His face lost all expression, smoothing into flat planes of light and shadow without any emotion. "Indeed. The police never said anything to me about this. You were with her…?" He left it there, waiting.
"No, I saw her. I'd just come in on the train from Hampshire. She was standing directly in my path." I hesitated. "She was crying. Terribly upset. I couldn't help but notice. And there was a man with her. He boarded the train, and she walked away alone. I lost her in the rain and the crowds. I never saw her again."
"How could you possibly have recognized Mrs. Evanson?" His voice was cold, now, and very hard. "What is it you want, young woman? Is this an attempt at blackmail?"
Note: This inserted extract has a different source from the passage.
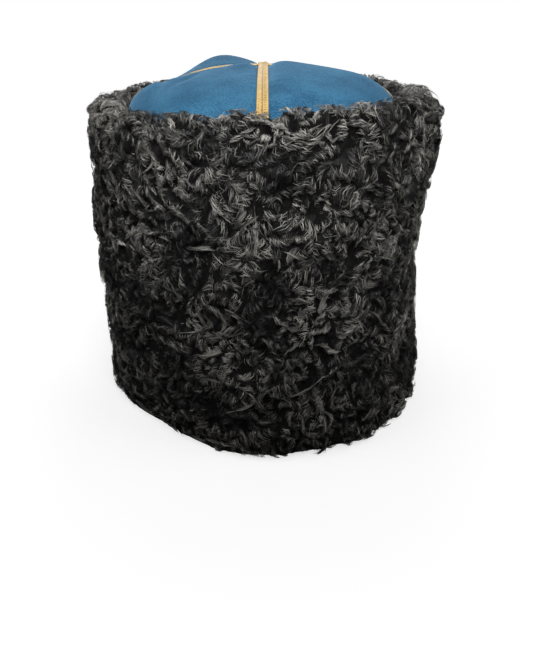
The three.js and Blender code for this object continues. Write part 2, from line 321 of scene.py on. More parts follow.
# The lights. Spread is the angle in degrees that a light's rays keep to.
LIGHTS = [
    {
        "name": "overhead",
        "size": 0.2,
        "energy": 0.27,
        "place": (0.02, -0.29, 0.36),
        "aim": (0.0, -0.08, 0.22),
        "spread": 70,
    },
    {
        "name": "key",
        "size": 0.3,
        "energy": 0.31,
        "place": (-0.34, -0.2, 0.42),
        "aim": (0.0, 0.0, 0.2),
        "spread": 110,
    },
    {
        "name": "fill",
        "size": 0.3,
        "energy": 0.3,
        "place": (0.35, -0.18, 0.42),
        "aim": (0.0, 0.0, 0.2),
        "spread": 110,
    },
    {
        "name": "back",
        "size": 0.3,
        "energy": 0.3,
        "place": (0.02, 0.42, 0.4),
        "aim": (0.0, 0.1, 0.1),
        "spread": 110,
    },
]

# The camera: its place, how far it is tilted up from straight down, in degrees, and its lens in millimetres
CAMERA_PLACE = (0.0015, -0.374, 0.226)
CAMERA_TILT = 60.6
CAMERA_LENS = 29.57
CAMERA_SENSOR = 36

# The floor, and the glow of the surround
FLOOR_HALF = 8.0
SURROUND_GLOW = 0.05


def length_property(name, description, default, **more):
    """A length that a user may change."""
    return FloatProperty(name=name, description=description, default=default, unit="LENGTH", **more)


def colour_property(name, description, default):
    """A colour that a user may change."""
    return FloatVectorProperty(name=name, description=description, default=default, subtype="COLOR", size=3)


class HatSizes(bpy.types.PropertyGroup):
    """The hat's own sizes"""

    head_width: length_property(
        "Head width", "Width of the opening for the head at the lower rim", 0.172
    )
    head_length: length_property(
        "Head length", "Length of the opening for the head at the lower rim", 0.204
    )
    wall_thickness: length_property(
        "Wall thickness", "The fur wall with its pelt, padding and curls", 0.027
    )
    hat_height: length_property("Hat height", "Height of the rolled rim above the lower rim", 0.190)
    edge_radius: length_property("Edge radius", "Rounding of the fur at the lower rim", 0.006)
    top_narrowing: length_property(
        "Top narrowing", "How much less the half width and half length are at the top", 0.0045
    )
    seam_depth: length_property(
        "Seam depth", "How far the crown's seam lies below the middle of the rolled rim", 0.0025
    )
    cloth_thickness: length_property(
        "Cloth thickness", "Thickness of the crown's fulled wool cloth", 0.002
    )
    crown_rise: length_property("Crown rise", "Height of the crown's dome above its seam", 0.028)
    galloon_width: length_property("Galloon width", "Width of the gold galloons", 0.006)
    galloon_thickness: length_property("Galloon thickness", "Thickness of the gold galloons", 0.0008)
    gap: length_property("Gap", "Clearance between pieces that touch", 0.0003)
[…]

I was so angry I stared at him, speechless. Then I found my voice. "Commander Melton," I said in the tones of a ward sister dealing with an unruly patient, "I didn't wish to distress Mrs. Melton while I was at Melton Hall, but I nursed Lieutenant Evanson in France and had just accompanied him and other patients to Laurel House the day Mrs. Evanson was killed. Your sister-in-law's photograph was with him day and night. I'd also seen it not half an hour before taking the train to London. I couldn't possibly have mistaken his wife's face, even in such distress."
He had the grace to look ashamed. "I'm-sorry. This has been a terrible business, and my wife is still grieving for her brother. We have both been under considerable strain-" He broke off, aware he was running on. Then he asked, tightly, "Did you also recognize the man with her? Please tell me who he was."
"I'm afraid not. He was an officer in the Wiltshire Fusiliers, and I have a good memory for faces. I believe I'd know him if I saw him again."